[BEGIN Stored rows]

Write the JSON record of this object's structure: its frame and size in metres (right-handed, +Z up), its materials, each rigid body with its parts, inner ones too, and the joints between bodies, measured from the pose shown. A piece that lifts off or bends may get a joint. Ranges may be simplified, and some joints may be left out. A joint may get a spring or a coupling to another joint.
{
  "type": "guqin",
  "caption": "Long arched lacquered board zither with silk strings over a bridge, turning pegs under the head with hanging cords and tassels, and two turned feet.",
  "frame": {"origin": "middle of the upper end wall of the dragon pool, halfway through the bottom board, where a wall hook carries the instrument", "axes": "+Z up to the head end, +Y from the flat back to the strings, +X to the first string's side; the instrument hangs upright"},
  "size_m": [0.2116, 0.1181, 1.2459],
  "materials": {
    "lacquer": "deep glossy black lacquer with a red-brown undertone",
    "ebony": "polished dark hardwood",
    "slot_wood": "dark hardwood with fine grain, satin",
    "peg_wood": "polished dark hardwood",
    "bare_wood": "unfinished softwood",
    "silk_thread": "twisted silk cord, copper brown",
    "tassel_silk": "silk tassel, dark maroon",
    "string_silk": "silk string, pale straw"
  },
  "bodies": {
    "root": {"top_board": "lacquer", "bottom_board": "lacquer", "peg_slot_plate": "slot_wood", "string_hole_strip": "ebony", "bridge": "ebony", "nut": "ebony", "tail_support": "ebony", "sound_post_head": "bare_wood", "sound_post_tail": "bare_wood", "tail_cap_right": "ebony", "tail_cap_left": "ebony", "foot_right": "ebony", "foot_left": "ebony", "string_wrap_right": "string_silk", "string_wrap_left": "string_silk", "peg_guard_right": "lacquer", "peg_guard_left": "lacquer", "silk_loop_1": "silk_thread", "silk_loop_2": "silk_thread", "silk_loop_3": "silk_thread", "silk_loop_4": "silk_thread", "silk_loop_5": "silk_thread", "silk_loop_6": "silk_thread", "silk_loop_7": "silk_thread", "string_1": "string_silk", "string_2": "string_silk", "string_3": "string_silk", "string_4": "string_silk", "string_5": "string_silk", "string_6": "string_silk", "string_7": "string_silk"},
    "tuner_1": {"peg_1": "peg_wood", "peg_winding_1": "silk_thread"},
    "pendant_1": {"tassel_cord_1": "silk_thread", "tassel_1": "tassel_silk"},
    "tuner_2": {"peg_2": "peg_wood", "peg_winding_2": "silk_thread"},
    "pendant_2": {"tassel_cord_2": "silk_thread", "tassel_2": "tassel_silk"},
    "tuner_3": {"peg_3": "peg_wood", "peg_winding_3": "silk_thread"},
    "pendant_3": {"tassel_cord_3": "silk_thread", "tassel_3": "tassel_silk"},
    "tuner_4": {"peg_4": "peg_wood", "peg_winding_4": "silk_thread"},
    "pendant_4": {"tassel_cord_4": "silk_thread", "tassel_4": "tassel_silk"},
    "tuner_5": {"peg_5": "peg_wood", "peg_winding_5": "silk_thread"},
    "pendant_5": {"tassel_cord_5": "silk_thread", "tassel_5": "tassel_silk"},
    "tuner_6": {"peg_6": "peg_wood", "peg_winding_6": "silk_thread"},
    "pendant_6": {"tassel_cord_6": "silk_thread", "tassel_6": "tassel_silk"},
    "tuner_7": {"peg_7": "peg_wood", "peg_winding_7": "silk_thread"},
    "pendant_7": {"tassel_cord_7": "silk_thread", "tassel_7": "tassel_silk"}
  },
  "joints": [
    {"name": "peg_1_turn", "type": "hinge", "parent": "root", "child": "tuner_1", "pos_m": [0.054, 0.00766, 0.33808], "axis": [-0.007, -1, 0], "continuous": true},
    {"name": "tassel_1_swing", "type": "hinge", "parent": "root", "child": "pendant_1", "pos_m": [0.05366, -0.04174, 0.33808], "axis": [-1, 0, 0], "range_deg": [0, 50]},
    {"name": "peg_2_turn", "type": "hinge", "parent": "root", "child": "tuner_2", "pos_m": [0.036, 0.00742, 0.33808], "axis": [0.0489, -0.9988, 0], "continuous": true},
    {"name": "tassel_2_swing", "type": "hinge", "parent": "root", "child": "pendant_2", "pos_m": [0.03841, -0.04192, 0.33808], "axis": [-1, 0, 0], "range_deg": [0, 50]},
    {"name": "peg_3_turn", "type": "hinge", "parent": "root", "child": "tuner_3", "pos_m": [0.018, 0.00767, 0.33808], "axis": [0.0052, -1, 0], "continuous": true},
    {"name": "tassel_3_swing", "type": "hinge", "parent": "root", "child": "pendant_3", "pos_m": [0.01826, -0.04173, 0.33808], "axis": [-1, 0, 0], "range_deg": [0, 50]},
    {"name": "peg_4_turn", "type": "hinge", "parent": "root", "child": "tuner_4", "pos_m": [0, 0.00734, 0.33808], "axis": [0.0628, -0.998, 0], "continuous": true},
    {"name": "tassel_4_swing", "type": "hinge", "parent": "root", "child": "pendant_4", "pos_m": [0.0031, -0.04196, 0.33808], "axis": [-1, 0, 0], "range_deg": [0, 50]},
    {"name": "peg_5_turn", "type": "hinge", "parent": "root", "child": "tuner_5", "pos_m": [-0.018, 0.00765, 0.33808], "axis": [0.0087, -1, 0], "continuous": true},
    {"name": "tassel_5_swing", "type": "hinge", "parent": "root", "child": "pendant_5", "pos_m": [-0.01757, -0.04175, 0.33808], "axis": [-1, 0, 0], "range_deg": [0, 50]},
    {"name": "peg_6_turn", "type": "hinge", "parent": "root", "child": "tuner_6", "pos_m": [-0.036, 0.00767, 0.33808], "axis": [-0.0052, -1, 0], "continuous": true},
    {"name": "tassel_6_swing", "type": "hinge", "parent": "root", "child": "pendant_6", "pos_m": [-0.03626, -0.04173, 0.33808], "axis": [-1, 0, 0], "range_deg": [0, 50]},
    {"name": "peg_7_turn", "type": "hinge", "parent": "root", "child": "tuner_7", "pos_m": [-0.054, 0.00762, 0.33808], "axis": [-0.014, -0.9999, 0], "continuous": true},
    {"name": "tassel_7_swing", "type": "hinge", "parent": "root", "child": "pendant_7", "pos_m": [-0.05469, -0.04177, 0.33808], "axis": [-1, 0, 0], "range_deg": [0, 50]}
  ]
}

[END Stored rows]
[BEGIN Stored rows]

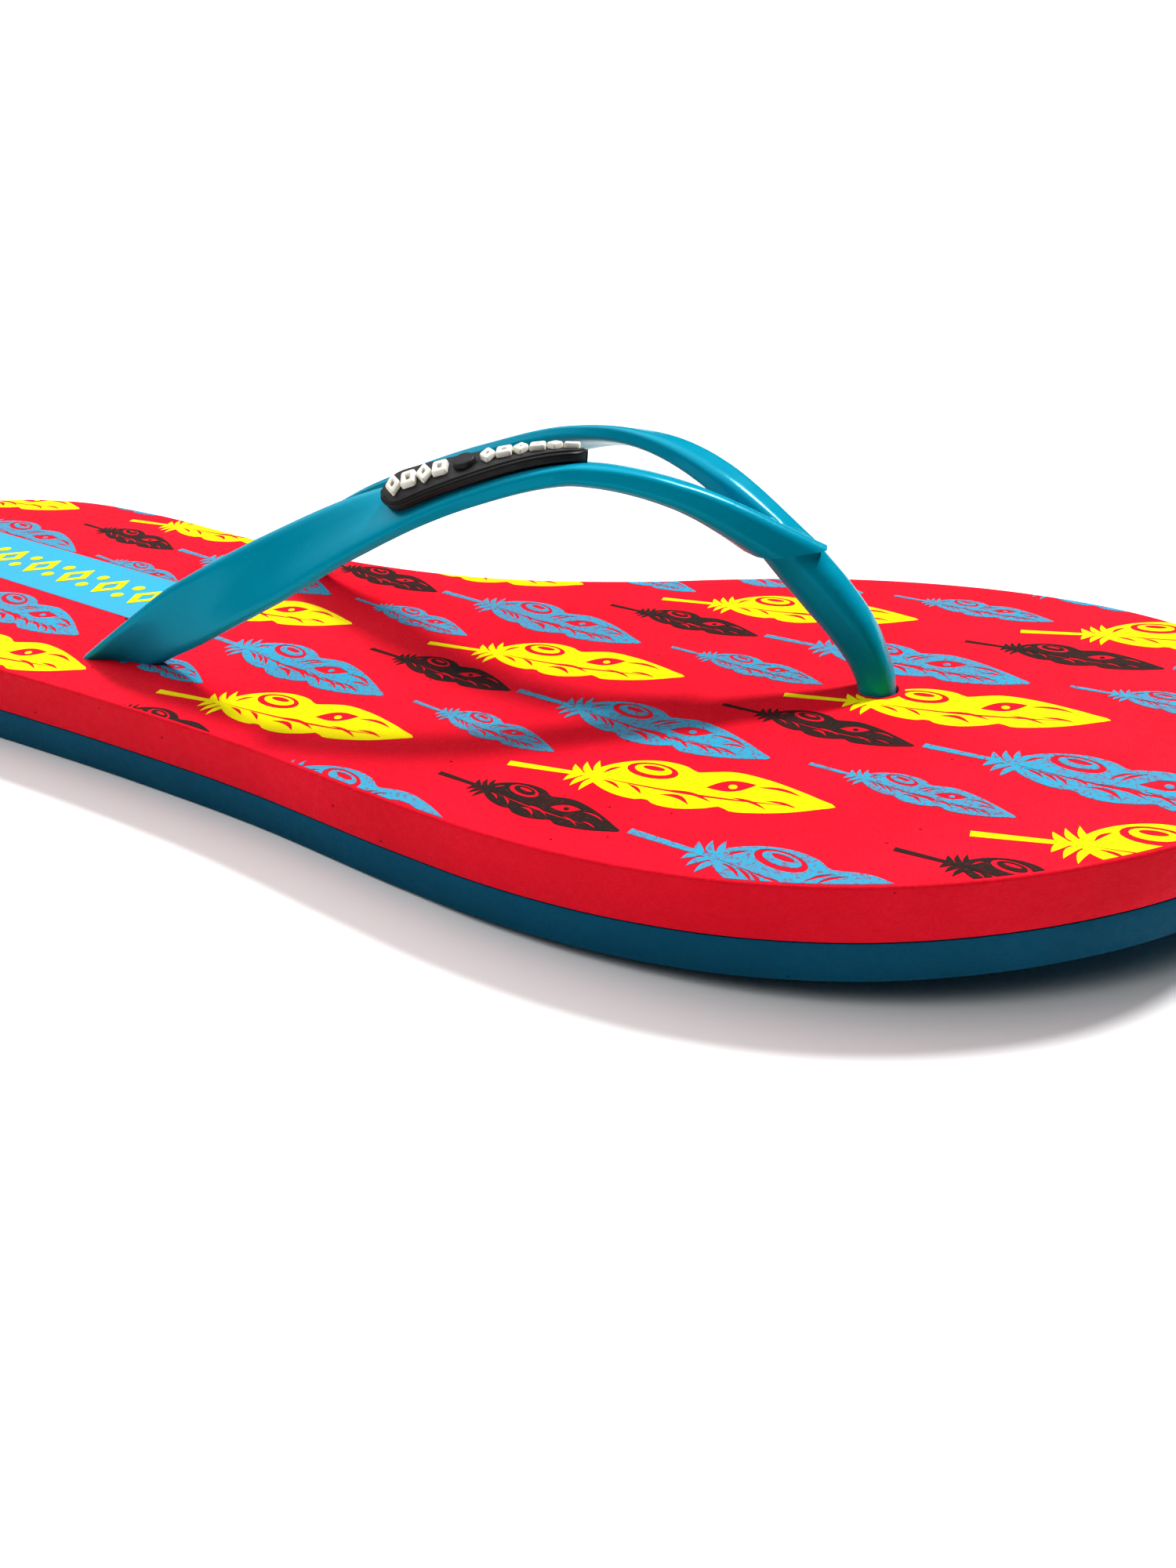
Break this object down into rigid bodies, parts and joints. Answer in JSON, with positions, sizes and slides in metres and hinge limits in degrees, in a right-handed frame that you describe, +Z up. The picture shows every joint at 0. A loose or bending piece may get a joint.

[END Stored rows]

Exercise aim
Find every line that holds "materials" and copy it.

Written response
Write the JSON record of this object's structure: its frame and size in metres (right-handed, +Z up), its materials, each rigid body with its parts, inner ones too, and the joints between bodies, measured from the pose shown. A piece that lifts off or bends may get a joint. Ranges may be simplified, and some joints may be left out. A joint may get a spring or a coupling to another joint.
  "materials": {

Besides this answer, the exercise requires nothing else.